Namun kini bansos di politisasi secara vulgar untuk kepentingan elektoral jangka pendek jelang pemilu. Politisasi bansos terlihat menguat signfikan di era Presiden Jokowi dimana Presiden sangat aktif terlibat dalam penetapan kebijakan bansos, bahkan secara berlebihan terlibat dalam teknis seremonial pendistribusian bansos.
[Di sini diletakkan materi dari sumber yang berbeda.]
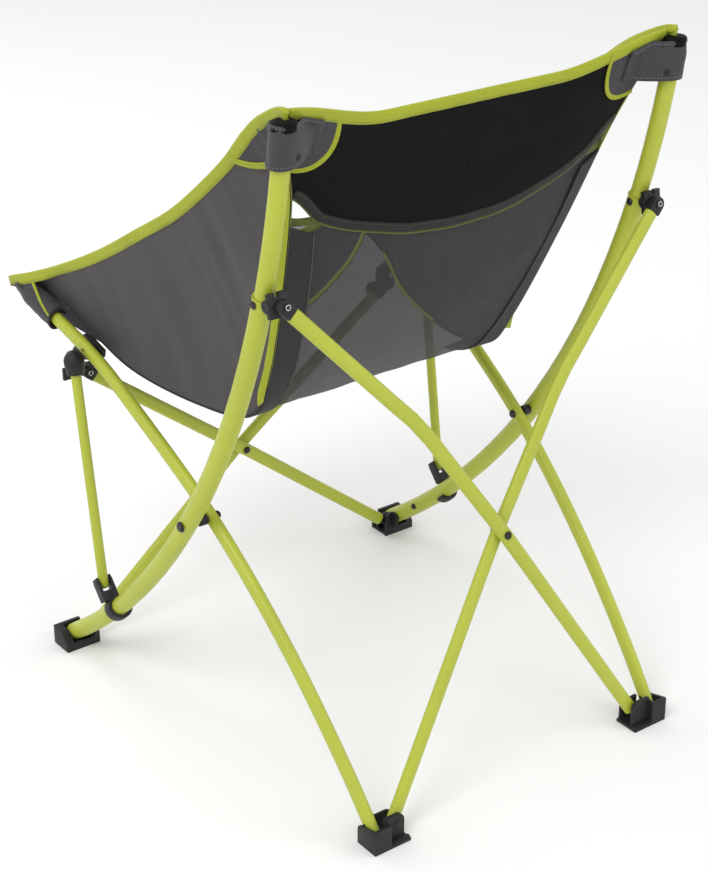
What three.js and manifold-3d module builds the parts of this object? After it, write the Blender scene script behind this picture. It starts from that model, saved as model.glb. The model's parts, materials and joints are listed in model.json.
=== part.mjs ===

Motivasi elektoral untuk politisasi bansos juga telah mendistorsi substansi dan arah besar kebijakan penanggulangan kemiskinan yang seharusnya berfokus pada pemberdayaan ekonomi rakyat (UMKM) dan penciptaan lapangan pekerjaan yang berkualitas secara luas, bukan terus memperbesar dan memperluas bansos.
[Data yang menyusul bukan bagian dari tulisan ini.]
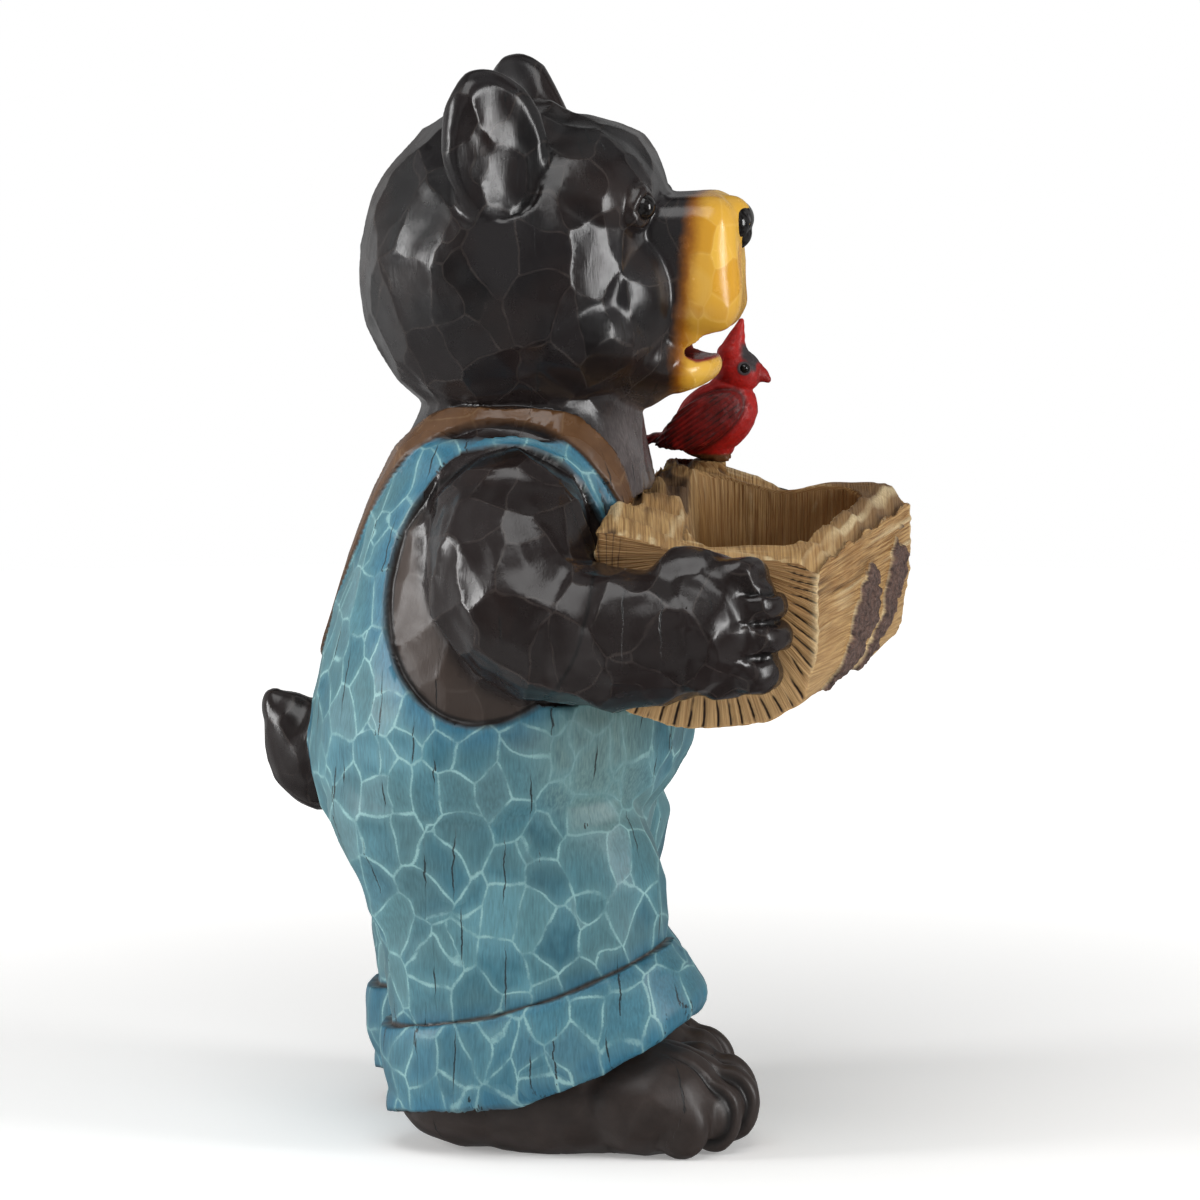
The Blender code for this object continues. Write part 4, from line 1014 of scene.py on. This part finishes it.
    calm = add(tree, "ShaderNodeMapRange", {0: wash, 1: 0.3, 2: 1.0, 3: 0.85, 4: 0.25})
    ridge = add(tree, "ShaderNodeMath", {0: line, 1: calm}, operation="MULTIPLY")
    teal = add(tree, "ShaderNodeMix", {0: ridge, 6: teal, 7: srgb("#92bcbd")}, 2, data_type="RGBA")
    # Painted shade: dark brown lines along the cloth's edges and along the hem's edges, where the raised
    # steps meet the surface below.
    garment_edge_shade = add(tree, "ShaderNodeMath", {0: part["cloth"]}, operation="ABSOLUTE")
    garment_edge_shade = add(tree, "ShaderNodeMapRange", {0: garment_edge_shade, 1: 2.6, 2: 0.4, 3: 0.0, 4: 0.75})
    hem_edge_shade = add(tree, "ShaderNodeMath", {0: part["hem"], 1: 0.8}, operation="ADD")
    hem_edge_shade = add(tree, "ShaderNodeMath", {0: hem_edge_shade}, operation="ABSOLUTE")
    hem_edge_shade = add(tree, "ShaderNodeMapRange", {0: hem_edge_shade, 1: 2.6, 2: 0.5, 3: 0.0, 4: 0.9})
    garment_edge_shade = add(tree, "ShaderNodeMath", {0: garment_edge_shade, 1: hem_edge_shade}, operation="MAXIMUM")
    teal = add(tree, "ShaderNodeMix", {0: garment_edge_shade, 6: teal, 7: srgb("#41352b")}, 2, data_type="RGBA")

    # Leather strap and golden muzzle.
    leather = add(tree, "ShaderNodeMix", {0: patchy, 6: srgb("#472e1c"), 7: srgb("#705033")}, 2,
                  data_type="RGBA")
    leather_worn = add(tree, "ShaderNodeMath", {0: fur_line, 1: 0.35}, operation="MULTIPLY")
    leather = add(tree, "ShaderNodeMix", {0: leather_worn, 6: leather, 7: srgb("#8f7455")}, 2,
                  data_type="RGBA")
    strap_edge = add(tree, "ShaderNodeMapRange", {0: part["strap"], 1: 2.2, 2: 0.2, 3: 0.0, 4: 0.75})
    leather = add(tree, "ShaderNodeMix", {0: strap_edge, 6: leather, 7: srgb("#2a1a10")}, 2, data_type="RGBA")
    cuts_place = chip_place(tree, rest, MUZZLE_CHIP)
    cuts = add(tree, "ShaderNodeTexVoronoi", {"Vector": cuts_place, "Scale": 1.0, "Randomness": 0.85}, None)
    cut_seams = add(tree, "ShaderNodeTexVoronoi", {"Vector": cuts_place, "Scale": 1.0, "Randomness": 0.85},
                    "Distance", feature="DISTANCE_TO_EDGE")
    cut_tone = add(tree, "ShaderNodeSeparateColor", {0: cuts.outputs["Color"]})
    gold = add(tree, "ShaderNodeMix", {0: cut_tone, 6: srgb("#cd9429"), 7: srgb("#e0b046")}, 2,
               data_type="RGBA")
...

Pembengkakan Anggaran Bansos
Bansos seharusnya semakin kecil cakupannya seiring perbaikan kesejahteraan masyarakat, bukan justru semakin meluas ditengah perekonomian yang diklaim semakin baik. Eksistensi bansos adalah karena adanya kondisi “darurat” kemiskinan seperti mempertahankan tingkat konsumsi minimal dan mencegah masyarakat jatuh pada kemiskinan yang lebih dalam, atau menguatkan daya beli kelas bawah. Karena itu prinsip dasarnya bansos bersifat temporer dan akan dihentikan dan direalokasi ke penerima baru yang lain ketika penerima lama sudah tidak lagi membutuhkan, yaitu ketika kesejahteraan nya telah meningkat.
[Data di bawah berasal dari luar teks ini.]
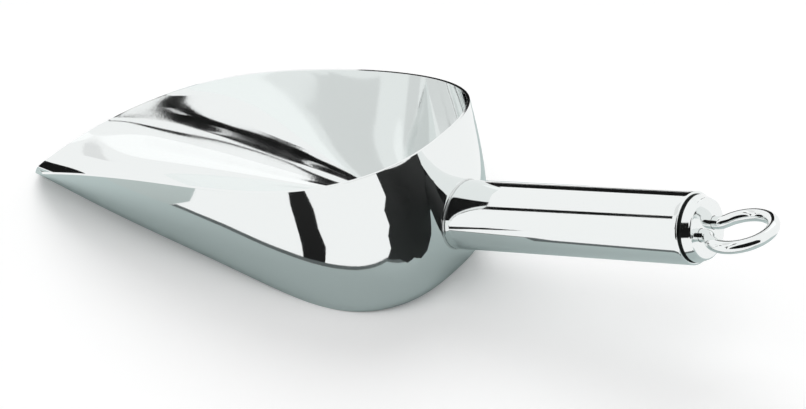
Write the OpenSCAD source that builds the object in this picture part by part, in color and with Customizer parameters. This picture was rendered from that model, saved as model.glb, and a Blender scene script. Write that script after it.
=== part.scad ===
// Ice scoop: a pressed steel bowl with a welded tube handle, an end cap and a wire loop.
// +X runs from the tip to the handle, +Z is up, and the origin is the middle of the flat base.

/* [Bowl] */
// Length of the bowl from the tip to the back of the rim
bowl_l = 176; // [145:1:212]
// Half width that the rim outline starts from at the tip
nose_half_w = 31.8; // [25:0.1:40]
// Half width that the rim outline reaches at the back
rear_half_w = 48.7; // [40:0.1:60]
// Squareness of the rim outline, where 2 is an ellipse
rim_fullness = 2.45; // [2:0.05:3]
// Height of the back of the rim above the tip
rim_rise = 55; // [46:0.5:68]
// How far the rim bellies up behind the tip
rim_lift = 1.2; // [0:0.05:1.4]
// Height of the tip's underside above the table
tip_h = 1.1; // [0.4:0.1:3]
// Thickness of the pressed sheet
sheet_t = 1; // [0.8:0.1:1.4]

/* [Base] */
// Distance from the tip back to the start of the flat base
base_front = 19; // [14:1:26]
// Distance from the back of the rim forward to the end of the flat base
base_back = 10.4; // [6:0.2:20]
// Half width that the flat base starts from
base_nose_half_w = 2.8; // [1.5:0.1:8]
// Half width that the flat base reaches at the back
base_rear_half_w = 41.8; // [32:0.1:44]
// Squareness of the base outline
base_fullness = 3.1; // [2:0.1:3.4]
// How far the back wall swells behind the rim, measured at its lower corner
wall_swell = 15; // [8:0.5:20]
// Share by which the side walls draw in towards the base
side_draft = 0.18; // [0.05:0.01:0.25]

/* [Handle] */
// Outside diameter of the handle tube
tube_d = 22; // [18:0.5:27]
// Wall of the handle tube
tube_wall = 1.2; // [1:0.1:1.5]
// Horizontal distance from the back of the rim to the open end of the tube
tube_reach = 89; // [74:1:107]
// Height of the tube's axis at its open end
tube_end_h = 46; // [43:0.5:50]
// Slope of the handle in degrees
handle_angle = 12.5; // [10:0.5:15]
// Width and height of the polished weld between the bowl and the tube
weld_w = 1.2; // [0.8:0.1:2]

/* [Cap] */
// How far the cap stands out of the tube
cap_proud = 3.9; // [2.5:0.1:5]
// Depth of the cap's spigot inside the tube
cap_depth = 9; // [6:0.5:14]
// How much narrower than the tube the cap's shoulder is, on the radius
cap_step = 0.7; // [0.4:0.1:0.9]
// How much narrower than its shoulder the cap's face is, on the radius
cap_taper = 1; // [0.5:0.1:2]
// Thickness of the cap's face and of its spigot
cap_wall = 2; // [1.5:0.1:2.5]

/* [Loop] */
// Diameter of the loop's wire
wire_d = 3.9; // [3.2:0.1:4.7]
// Radius of the loop's round end, to the middle of the wire
loop_r = 9.6; // [8:0.1:12]
// Distance between the two legs of the loop, from middle to middle
leg_gap = 7.6; // [6.4:0.1:9]
// Radius of the bend that turns each leg outwards, to the middle of the wire
neck_r = 3; // [2.6:0.1:5]
// Straight length of each leg outside the cap
leg_out = 1; // [0.5:0.1:4]
// Length of each leg that stands behind the cap's face, where it is welded
leg_in = 1.6; // [1:0.1:3]
// Width of the weld around each leg
loop_weld_w = 1; // [0.6:0.1:1.2]

/* [Hidden] */

around = 96;            // steps around the bowl
rings = 14;             // steps from the base up to the rim
curve_steps = 96;       // $fn of the round pieces
wire_sides = 24;        // sides of the loop's wire
neck_steps = 8;         // steps along each bend at the loop's neck
loop_steps = 24;        // steps along each half of the loop's round end
tip_layback = 0.5;      // share of the way from rim to base where the lip's wall starts at the tip
layback_fade = 5;       // how fast the wall steepens behind the tip
base_round = 0.55;      // roundness of the bowl's lower corner on the base's side
wall_round = 0.57;      // roundness of the bowl's lower corner on the wall's side
fit_gap = 0.02;         // clearance of the cap's spigot and of the loop's legs
cap_edge = 0.5;         // bevel around the cap's face
tube_edge = 0.3;        // bevel on the tube's open end
blank_in = 12;          // length of tube behind the back of the rim before it is cut to the wall
block_depth = 30;       // depth of the block that cuts the tube to the wall
block_steps = 14;       // steps to each side of the middle that the block covers
block_ring = 2;         // first ring that the block covers

base_l = bowl_l - base_front - base_back;
tip_x = -base_front - base_l / 2;
rim_back_x = tip_x + bowl_l;
tube_end_x = rim_back_x + tube_reach;
tube_r = tube_d / 2;
bore_r = tube_r - tube_wall;
spigot_r = bore_r - fit_gap;
hollow_r = spigot_r - cap_wall;
tube_blank_l = (tube_reach + blank_in) / cos(handle_angle);
leg_y = leg_gap / 2;
wire_r = wire_d / 2;
neck_z = cap_proud + leg_out;
loop_x = neck_z + sqrt(pow(loop_r + neck_r, 2) - pow(leg_y + neck_r, 2));
neck_turn = asin((leg_y + neck_r) / (loop_r + neck_r));
leg_l = leg_out + cap_wall + leg_in;

function mix(a, b, share) = a + (b - a) * share;
function unit(v) = v / norm(v);

// Share of the length from the tip that an angle around the bowl stands for
function share_at(turn) = (1 - cos(turn)) / 2;

function half_width(share, nose, rear, fullness) =
    mix(nose, rear, share) * pow(max(0, 1 - pow(abs(2 * share - 1), fullness)), 1 / fullness);

function side_of(turn) = sin(turn) < 0 ? -1 : 1;

function rim_point(turn) =
    let (s = share_at(turn))
    [tip_x + bowl_l * s,
     side_of(turn) * half_width(s, nose_half_w, rear_half_w, rim_fullness),
     tip_h + rim_rise * (s + rim_lift * s * pow(1 - s, 2))];

function base_point(turn) =
    let (s = share_at(turn))
    [tip_x + base_front + base_l * s,
     side_of(turn) * half_width(s, base_nose_half_w, base_rear_half_w, base_fullness),
     0];

// Where the wall and the base would meet if the lower corner were sharp
function corner_point(turn) =
    let (s = share_at(turn),
         c = mix(rim_point(turn), base_point(turn), tip_layback * pow(1 - s, layback_fade)))
    [c.x + wall_swell * s * s, c.y * (1 - side_draft * s), 0];

// Outside of the bowl, from the edge of the base at rise = 0 to the rim at rise = 1
function wall_point(turn, rise) =
    let (p0 = base_point(turn),
         p3 = rim_point(turn),
         c = corner_point(turn),
         p1 = mix(p0, c, base_round),
         p2 = mix(p3, c, wall_round),
         q = 1 - rise)
    q * q * q * p0 + 3 * q * q * rise * p1 + 3 * q * rise * rise * p2 + rise * rise * rise * p3;

function wall_normal(turn, rise) =
    let (step = 0.01,
         low = max(0, rise - step),
         high = min(1, rise + step))
    unit(cross(wall_point(turn + 0.5, rise) - wall_point(turn - 0.5, rise),
               wall_point(turn, high) - wall_point(turn, low)));

// A point of the wall moved outwards by grow, or inwards where it is negative
function shell_point(turn, rise, grow) =
    wall_point(turn, rise) - grow * wall_normal(turn, rise);

function ring(rise, grow) =
    [for (i = [0:around - 1]) shell_point(i * 360 / around, rise, grow)];

// The loop's path from the end of one leg to its far point, each as [y, z, heading y, heading z]
loop_half = concat(
    [[leg_y, neck_z - leg_l, 0, 1]],
    [for (i = [0:neck_steps - 1])
        let (a = mix(-90, -neck_turn, i / neck_steps))
        [leg_y + neck_r + neck_r * sin(a), neck_z + neck_r * cos(a), cos(a), -sin(a)]],
    [for (i = [0:loop_steps])
        let (a = mix(180 - neck_turn, 0, i / loop_steps))
        [loop_r * sin(a), loop_x + loop_r * cos(a), -cos(a), sin(a)]]);

loop_path = concat(
    loop_half,
    [for (i = [len(loop_half) - 2:-1:0])
        let (p = loop_half[i])
        [-p[0], p[1], p[2], -p[3]]]);

function wire_ring(p) =
    [for (i = [0:wire_sides - 1])
        let (a = i * 360 / wire_sides)
        [wire_r * sin(a), p[0] + wire_r * cos(a) * p[3], p[1] - wire_r * cos(a) * p[2]]];

// Triangles between two rows of points, for a closed or an open row
function band(first, second, count, closed) =
    [for (i = [0:count - (closed ? 1 : 2)])
        let (k = (i + 1) % count)
        each [[first + i, second + k, second + i], [first + i, first + k, second + k]]];

module bowl_shell() {
    outer = [for (j = [0:rings]) each ring(j / rings, 0)];
    inner = [for (j = [0:rings]) each ring(j / rings, -sheet_t)];
    inside = (rings + 1) * around;
    floor_outer = [for (i = [around - 1:-1:0]) i];
    floor_inner = [for (i = [0:around - 1]) inside + i];
    polyhedron(
        points = concat(outer, inner),
        faces = concat(
            [floor_outer, floor_inner],
            [for (j = [0:rings - 1]) each band(j * around, (j + 1) * around, around, true)],
            band(rings * around, inside + rings * around, around, true),
            [for (j = [0:rings - 1]) each
                band(inside + (j + 1) * around, inside + j * around, around, true)]));
}

// The back of the bowl as a block, whose curved face is the wall's outside moved out by grow
module back_block(grow) {
    wide = 2 * block_steps + 1;
    rows = rings - block_ring + 1;
    turns = [for (i = [-block_steps:block_steps]) 180 + i * 360 / around];
    face_points = [for (j = [block_ring:rings]) each [for (t = turns) shell_point(t, j / rings, grow)]];
    deep_x = rim_back_x - block_depth;
    deep_points = [for (p = face_points) [deep_x, p.y, p.z]];
    back = wide * rows;
    top = (rows - 1) * wide;
    polyhedron(
        points = concat(face_points, deep_points),
        faces = concat(
            [for (j = [0:rows - 2]) each band(j * wide, (j + 1) * wide, wide, false)],
            [for (j = [0:rows - 2]) each band(back + (j + 1) * wide, back + j * wide, wide, false)],
            band(back, 0, wide, false),
            band(top, back + top, wide, false),
            [for (j = [0:rows - 2])
                let (a = j * wide, b = (j + 1) * wide)
                each [[a, back + b, back + a], [a, b, back + b]]],
            [for (j = [0:rows - 2])
                let (a = (j + 1) * wide - 1, b = (j + 2) * wide - 1)
                each [[a, back + b, b], [a, back + a, back + b]]]));
}

// Places children with +Z along the handle and the origin in the tube's open end
module on_handle() {
    translate([tube_end_x, 0, tube_end_h]) rotate([0, 90 - handle_angle, 0]) children();
}

module bowl() {
    color("gainsboro") bowl_shell();
}

module handle_tube() {
    color("silver")
    difference() {
        on_handle()
        rotate_extrude($fn = curve_steps)
        polygon([
            [bore_r, -tube_blank_l],
            [tube_r, -tube_blank_l],
            [tube_r, -tube_edge],
            [tube_r - tube_edge, 0],
            [bore_r, 0]
        ]);
        back_block(0);
    }
}

module bowl_weld() {
    color("lightgray")
    difference() {
        intersection() {
            on_handle()
            translate([0, 0, -tube_blank_l])
            difference() {
                cylinder(h = tube_blank_l, r = tube_r + weld_w, $fn = curve_steps);
                translate([0, 0, -1]) cylinder(h = tube_blank_l + 2, r = tube_r, $fn = curve_steps);
            }
            back_block(weld_w);
        }
        back_block(0);
    }
}

module end_cap() {
    shoulder_r = tube_r - cap_step;
    face_r = shoulder_r - cap_taper;
    color("whitesmoke")
    on_handle()
    difference() {
        rotate_extrude($fn = curve_steps)
        polygon([
            [0, cap_proud - cap_wall],
            [hollow_r, cap_proud - cap_wall],
            [hollow_r, -cap_depth],
            [spigot_r, -cap_depth],
            [spigot_r, 0],
            [shoulder_r, 0],
            [face_r, cap_proud - cap_edge],
            [face_r - cap_edge, cap_proud],
            [0, cap_proud]
        ]);
        for (side = [-1, 1])
            translate([0, side * leg_y, cap_proud - cap_wall - 1])
            cylinder(h = cap_wall + 2, r = wire_r + fit_gap, $fn = curve_steps);
    }
}

module hanging_loop() {
    sections = [for (p = loop_path) each wire_ring(p)];
    count = len(loop_path);
    last = (count - 1) * wire_sides;
    color("silver")
    on_handle()
    polyhedron(
        points = sections,
        faces = concat(
            [[for (i = [wire_sides - 1:-1:0]) i]],
            [[for (i = [0:wire_sides - 1]) last + i]],
            [for (j = [0:count - 2]) each
                band(j * wire_sides, (j + 1) * wire_sides, wire_sides, true)]));
}

// The wall of the cap's hollow trims a bead that reaches it
module loop_welds() {
    color("darkgray")
    on_handle()
    intersection() {
        translate([0, 0, -cap_depth])
        cylinder(h = cap_depth + cap_proud, r = hollow_r, $fn = curve_steps);
        for (side = [-1, 1])
            translate([0, side * leg_y, cap_proud - cap_wall - leg_in])
            rotate_extrude($fn = curve_steps)
            polygon([
                [wire_r, leg_in],
                [wire_r, leg_in - loop_weld_w],
                [wire_r + loop_weld_w, leg_in]
            ]);
    }
}

bowl();
handle_tube();
bowl_weld();
end_cap();
hanging_loop();
loop_welds();
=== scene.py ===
import math

import bmesh
import bpy
from mathutils import Matrix, Vector
from mathutils.bvhtree import BVHTree


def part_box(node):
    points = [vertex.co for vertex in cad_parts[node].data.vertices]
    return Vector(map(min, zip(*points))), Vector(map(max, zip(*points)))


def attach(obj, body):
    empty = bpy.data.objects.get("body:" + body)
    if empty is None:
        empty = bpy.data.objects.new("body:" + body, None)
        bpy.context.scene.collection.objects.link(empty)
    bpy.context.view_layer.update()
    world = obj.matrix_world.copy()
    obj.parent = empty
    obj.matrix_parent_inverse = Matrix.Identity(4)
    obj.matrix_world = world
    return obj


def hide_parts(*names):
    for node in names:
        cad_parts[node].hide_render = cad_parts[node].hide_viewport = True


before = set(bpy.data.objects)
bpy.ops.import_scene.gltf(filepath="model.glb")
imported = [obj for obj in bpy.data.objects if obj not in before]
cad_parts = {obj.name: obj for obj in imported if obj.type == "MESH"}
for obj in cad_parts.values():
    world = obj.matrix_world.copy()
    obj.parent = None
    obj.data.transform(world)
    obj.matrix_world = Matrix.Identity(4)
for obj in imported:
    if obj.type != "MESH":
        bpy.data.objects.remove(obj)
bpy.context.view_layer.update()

MM = 0.001

# The pressed bowl, from the same sizes as the construction
BOWL_LENGTH = 176 * MM
NOSE_HALF_WIDTH = 31.8 * MM
REAR_HALF_WIDTH = 48.7 * MM
RIM_FULLNESS = 2.45
RIM_RISE = 55 * MM
RIM_LIFT = 1.2
TIP_HEIGHT = 1.1 * MM
SHEET = 1.0 * MM
BASE_FRONT = 19 * MM
BASE_BACK = 10.4 * MM
BASE_NOSE_HALF_WIDTH = 2.8 * MM
BASE_REAR_HALF_WIDTH = 41.8 * MM
BASE_FULLNESS = 3.1
WALL_SWELL = 15 * MM
SIDE_DRAFT = 0.18
TIP_LAYBACK = 0.5
LAYBACK_FADE = 5
BASE_ROUND = 0.55
WALL_ROUND = 0.57
BASE_LENGTH = BOWL_LENGTH - BASE_FRONT - BASE_BACK
TIP_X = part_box("bowl")[0][0]

# The handle
TUBE_RADIUS = 11 * MM
TUBE_WALL = 1.2 * MM
TUBE_REACH = 89 * MM
TUBE_END_HEIGHT = 46 * MM
TUBE_END = Vector((TIP_X + BOWL_LENGTH + TUBE_REACH, 0, TUBE_END_HEIGHT))
HANDLE_ANGLE = math.radians(12.5)
TUBE_EDGE = 0.45 * MM
WELD_WIDTH = 0.35 * MM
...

Maka menjadi sebuah keanehan, ditengah klaim pertumbuhan ekonomi tinggi namun cakupan bansos justru semakin besar dan luas secara sangat signifikan. PKH misalnya, hingga akhir periode Presiden SBY pada 2014 hanya memiliki 2,7 juta keluarga penerima. Namun hanya 4 tahun kemudian pada 2018, penerima PKH berlipat menjadi 10 juta keluarga penerima. Seiring perluasan bansos ini maka anggaran belanja bansos melonjak signifikan dari Rp 49,6 triliun pada 2016 menjadi Rp 112,5 triliun pada 2019. Anggaran belanja bansos yang sangat besar terus dipertahankan meski pandemi telah berakhir. Anggaran belanja bansos pada 2023 diproyeksikan Rp 146,5 triliun dan pada 2024 Rp 152,3 triliun, jauh meningkat dari anggaran sebelum pandemi yang hanya Rp 112,5 triliun pada 2019. Dengan adanya BLT Mitigasi Risiko Pangan ini maka anggaran belanja bansos 2024 yang Rp 152,3 triliun akan bertambah Rp 11,25 triliun.
Maka jumlah penerima bansos seperti PKH dan juga BPNT yang terus dipertahankan besar, dan kini jelang 2024 ditambah luas dengan bansos ad-hoc yaitu bansos beras, BLT el-nino dan kini BLT mitigasi resiko pangan, ini bukan indikasi tingginya komitmen penanggulangan kemiskinan, namun lebih menandakan besarnya motif politisasi bansos untuk mendapatkan keuntungan elektoral sekaligus menandakan lemahnya upaya pemberdayaan ekonomi rakyat dan penciptaan lapangan kerja.